▶ Stated exercise
Each line should be copied exactly.

▶ Recorded information
-=-=-
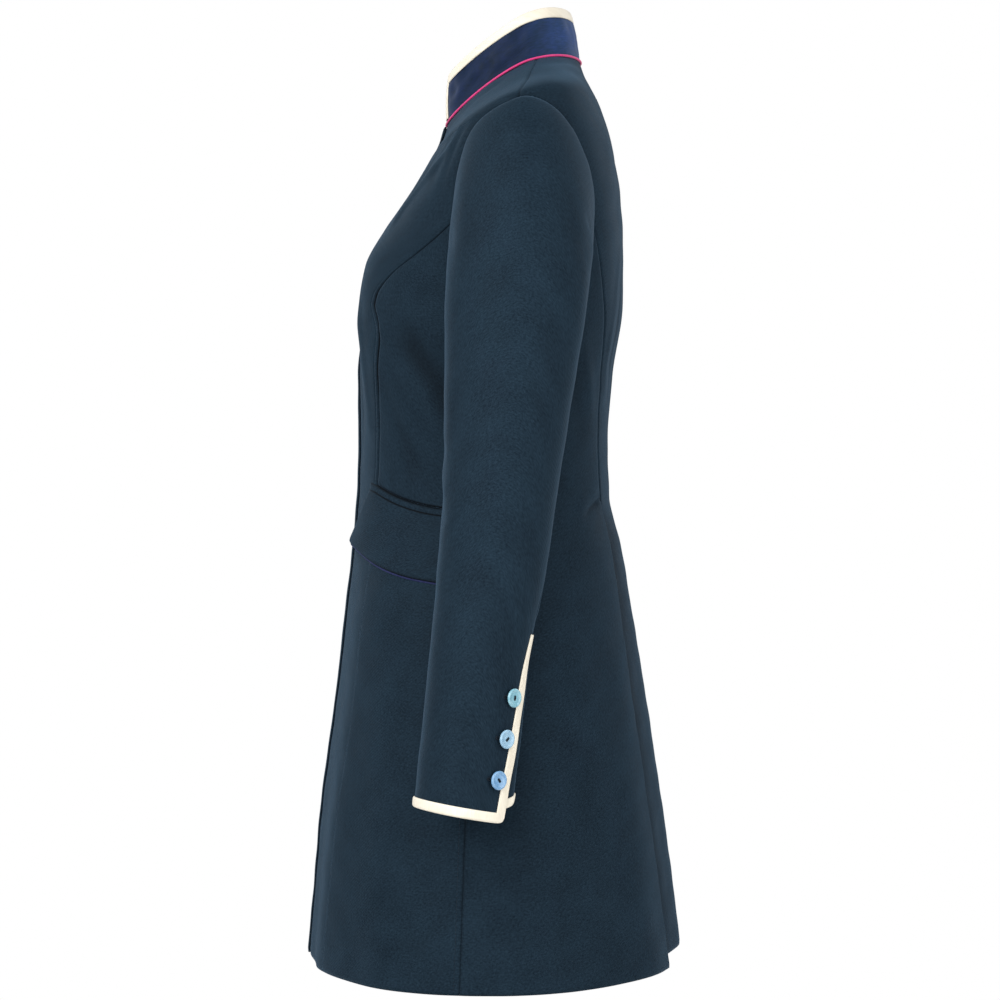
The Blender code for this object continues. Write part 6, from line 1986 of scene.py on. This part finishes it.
def add_softbox(name, place, target, size, power):
    """A soft light, turned towards its target."""
    lamp = bpy.data.lights.new(name, "AREA")
    lamp.shape = "RECTANGLE"
    lamp.size, lamp.size_y = size
    lamp.energy = power
    light = bpy.data.objects.new(name, lamp)
    bpy.context.scene.collection.objects.link(light)
    light.location = place
    facing = Vector(target) - Vector(place)
    light.rotation_euler = facing.to_track_quat("-Z", "Y").to_euler()
    light.visible_camera = False


make_floor()
add_softbox("front_softbox", (1.6, -1.8, 1.0), COAT_MIDDLE, SOFTBOX, 79.0)
add_softbox("back_softbox", (1.6, 1.8, -0.3), COAT_MIDDLE, SOFTBOX, 28.0)
add_softbox("high_back_softbox", (1.2, 1.6, 1.2), COAT_MIDDLE, SOFTBOX, 17.0)
add_softbox("far_front_softbox", (-1.6, -1.8, 0.6), COAT_MIDDLE, SOFTBOX, 14.0)
add_softbox("far_back_softbox", (-1.6, 1.8, 0.6), COAT_MIDDLE, SOFTBOX, 14.0)
add_softbox("sleeve_softbox", (0.85, -0.05, -0.25), SLEEVE_MIDDLE, SLEEVE_SOFTBOX, 2.3)

world = bpy.data.worlds.new("studio")
bpy.context.scene.world = world
world.use_nodes = True
sky = world.node_tree.nodes["Background"]
sky.inputs["Color"].default_value = (1.0, 1.0, 1.0, 1.0)
rays = world.node_tree.nodes.new("ShaderNodeLightPath")
strength = world.node_tree.nodes.new("ShaderNodeMapRange")
world.node_tree.links.new(rays.outputs["Is Camera Ray"], strength.inputs["Value"])
strength.inputs["To Min"].default_value = WORLD_LIGHT
strength.inputs["To Max"].default_value = 1.0
world.node_tree.links.new(strength.outputs["Result"], sky.inputs["Strength"])

lens = bpy.data.cameras.new("camera")
lens.lens = CAMERA_LENS
lens.sensor_width = 36.0
camera = bpy.data.objects.new("camera", lens)
bpy.context.scene.collection.objects.link(camera)
camera.location = CAMERA_PLACE
camera.rotation_euler = (math.radians(90.0), 0.0, math.radians(90.0))
bpy.context.scene.camera = camera
bpy.context.scene.view_settings.view_transform = "Standard"
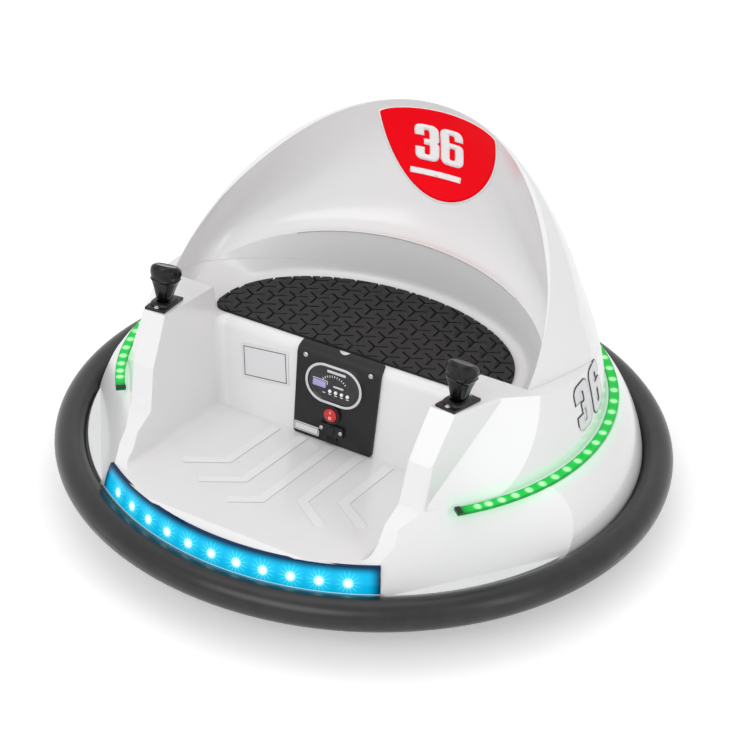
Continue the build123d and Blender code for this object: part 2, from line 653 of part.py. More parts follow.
def stick_plate():
    """The left stick's plate, with the housing that holds its pivot under the armrest."""
    plate = Pos(0, 0, PLATE_T / 2) * Box(PLATE_W, PLATE_L, PLATE_T)
    lip = Pos(0, 0, PLATE_T) * extrude(
        RectangleRounded(SLOT_W + 2 * COLLAR_RIM, SLOT_L + 2 * COLLAR_RIM, COLLAR_RIM), COLLAR_H)
    housing = Pos(0, 0, -HOUSING_D / 2) * Box(HOUSING_W, HOUSING_L, HOUSING_D)
    body = plate + lip + housing
    slot = SlotOverall(SLOT_L, SLOT_W, rotation=90)
    body -= Pos(0, 0, -OVER) * extrude(slot, PLATE_T + COLLAR_H + 2 * OVER)
    room_w, room_l = HOUSING_W - 2 * HOUSING_WALL, HOUSING_L - 2 * HOUSING_WALL
    body -= Pos(0, 0, -HOUSING_D / 2 - OVER) * Box(room_w, room_l, HOUSING_D + 2 * OVER)
    body -= Pos(0, 0, -PIVOT_DEPTH) * across_rod(PIVOT_R + RUN, HOUSING_W * 2)
    return STICK_PLANE * body


def joystick():
    """The left driving stick: knob, shaft and pivot pin."""
    sections = [Pos(0, 0, KNOB_FOOT + share * KNOB_H) * Ellipse(across, along)
                for share, across, along in KNOB]
    stick = loft(sections, ruled=True)
    foot, top = -PIVOT_DEPTH - PIVOT_R - STICK_FOOT, KNOB_FOOT + OVER
    stick += Pos(0, 0, (top + foot) / 2) * Cylinder(STICK_R, top - foot)
    stick += Pos(0, 0, -PIVOT_DEPTH) * across_rod(PIVOT_R, HOUSING_W)
    return STICK_PLANE * stick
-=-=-
▶ Solution to this exercise
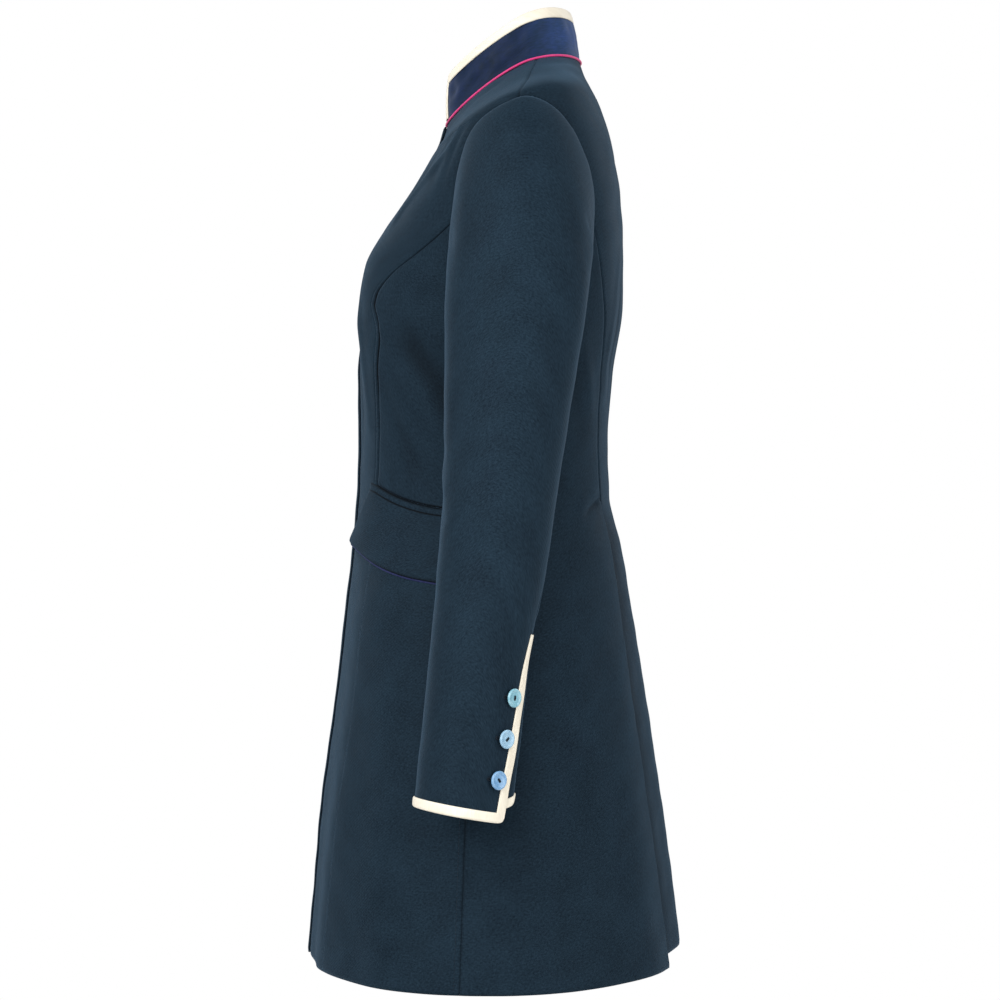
The Blender code for this object continues. Write part 6, from line 1986 of scene.py on. This part finishes it.
def add_softbox(name, place, target, size, power):
    """A soft light, turned towards its target."""
    lamp = bpy.data.lights.new(name, "AREA")
    lamp.shape = "RECTANGLE"
    lamp.size, lamp.size_y = size
    lamp.energy = power
    light = bpy.data.objects.new(name, lamp)
    bpy.context.scene.collection.objects.link(light)
    light.location = place
    facing = Vector(target) - Vector(place)
    light.rotation_euler = facing.to_track_quat("-Z", "Y").to_euler()
    light.visible_camera = False


make_floor()
add_softbox("front_softbox", (1.6, -1.8, 1.0), COAT_MIDDLE, SOFTBOX, 79.0)
add_softbox("back_softbox", (1.6, 1.8, -0.3), COAT_MIDDLE, SOFTBOX, 28.0)
add_softbox("high_back_softbox", (1.2, 1.6, 1.2), COAT_MIDDLE, SOFTBOX, 17.0)
add_softbox("far_front_softbox", (-1.6, -1.8, 0.6), COAT_MIDDLE, SOFTBOX, 14.0)
add_softbox("far_back_softbox", (-1.6, 1.8, 0.6), COAT_MIDDLE, SOFTBOX, 14.0)
add_softbox("sleeve_softbox", (0.85, -0.05, -0.25), SLEEVE_MIDDLE, SLEEVE_SOFTBOX, 2.3)

world = bpy.data.worlds.new("studio")
bpy.context.scene.world = world
world.use_nodes = True
sky = world.node_tree.nodes["Background"]
sky.inputs["Color"].default_value = (1.0, 1.0, 1.0, 1.0)
rays = world.node_tree.nodes.new("ShaderNodeLightPath")
strength = world.node_tree.nodes.new("ShaderNodeMapRange")
world.node_tree.links.new(rays.outputs["Is Camera Ray"], strength.inputs["Value"])
strength.inputs["To Min"].default_value = WORLD_LIGHT
strength.inputs["To Max"].default_value = 1.0
world.node_tree.links.new(strength.outputs["Result"], sky.inputs["Strength"])

lens = bpy.data.cameras.new("camera")
lens.lens = CAMERA_LENS
lens.sensor_width = 36.0
camera = bpy.data.objects.new("camera", lens)
bpy.context.scene.collection.objects.link(camera)
camera.location = CAMERA_PLACE
camera.rotation_euler = (math.radians(90.0), 0.0, math.radians(90.0))
bpy.context.scene.camera = camera
bpy.context.scene.view_settings.view_transform = "Standard"
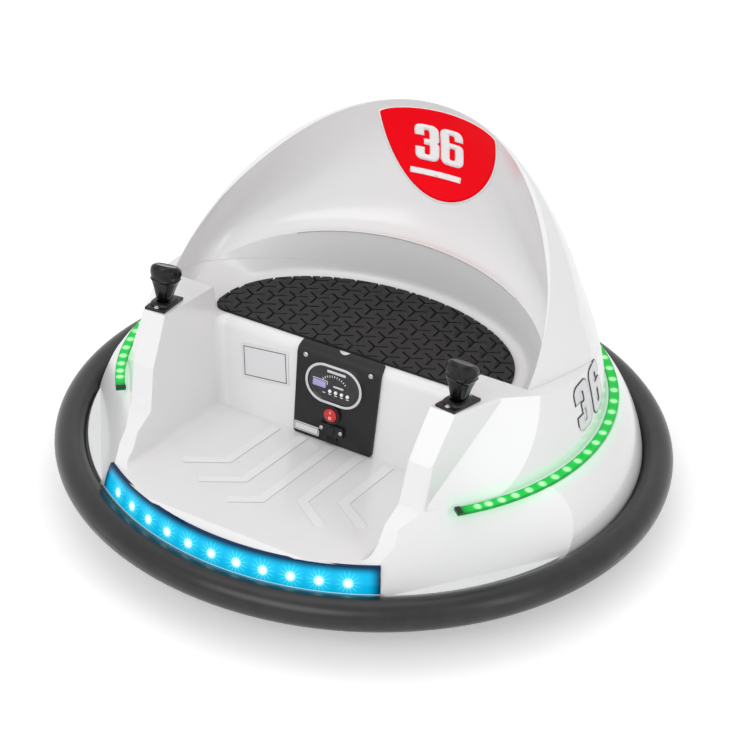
Continue the build123d and Blender code for this object: part 2, from line 653 of part.py. More parts follow.
def stick_plate():
    """The left stick's plate, with the housing that holds its pivot under the armrest."""
    plate = Pos(0, 0, PLATE_T / 2) * Box(PLATE_W, PLATE_L, PLATE_T)
    lip = Pos(0, 0, PLATE_T) * extrude(
        RectangleRounded(SLOT_W + 2 * COLLAR_RIM, SLOT_L + 2 * COLLAR_RIM, COLLAR_RIM), COLLAR_H)
    housing = Pos(0, 0, -HOUSING_D / 2) * Box(HOUSING_W, HOUSING_L, HOUSING_D)
    body = plate + lip + housing
    slot = SlotOverall(SLOT_L, SLOT_W, rotation=90)
    body -= Pos(0, 0, -OVER) * extrude(slot, PLATE_T + COLLAR_H + 2 * OVER)
    room_w, room_l = HOUSING_W - 2 * HOUSING_WALL, HOUSING_L - 2 * HOUSING_WALL
    body -= Pos(0, 0, -HOUSING_D / 2 - OVER) * Box(room_w, room_l, HOUSING_D + 2 * OVER)
    body -= Pos(0, 0, -PIVOT_DEPTH) * across_rod(PIVOT_R + RUN, HOUSING_W * 2)
    return STICK_PLANE * body


def joystick():
    """The left driving stick: knob, shaft and pivot pin."""
    sections = [Pos(0, 0, KNOB_FOOT + share * KNOB_H) * Ellipse(across, along)
                for share, across, along in KNOB]
    stick = loft(sections, ruled=True)
    foot, top = -PIVOT_DEPTH - PIVOT_R - STICK_FOOT, KNOB_FOOT + OVER
    stick += Pos(0, 0, (top + foot) / 2) * Cylinder(STICK_R, top - foot)
    stick += Pos(0, 0, -PIVOT_DEPTH) * across_rod(PIVOT_R, HOUSING_W)
    return STICK_PLANE * stick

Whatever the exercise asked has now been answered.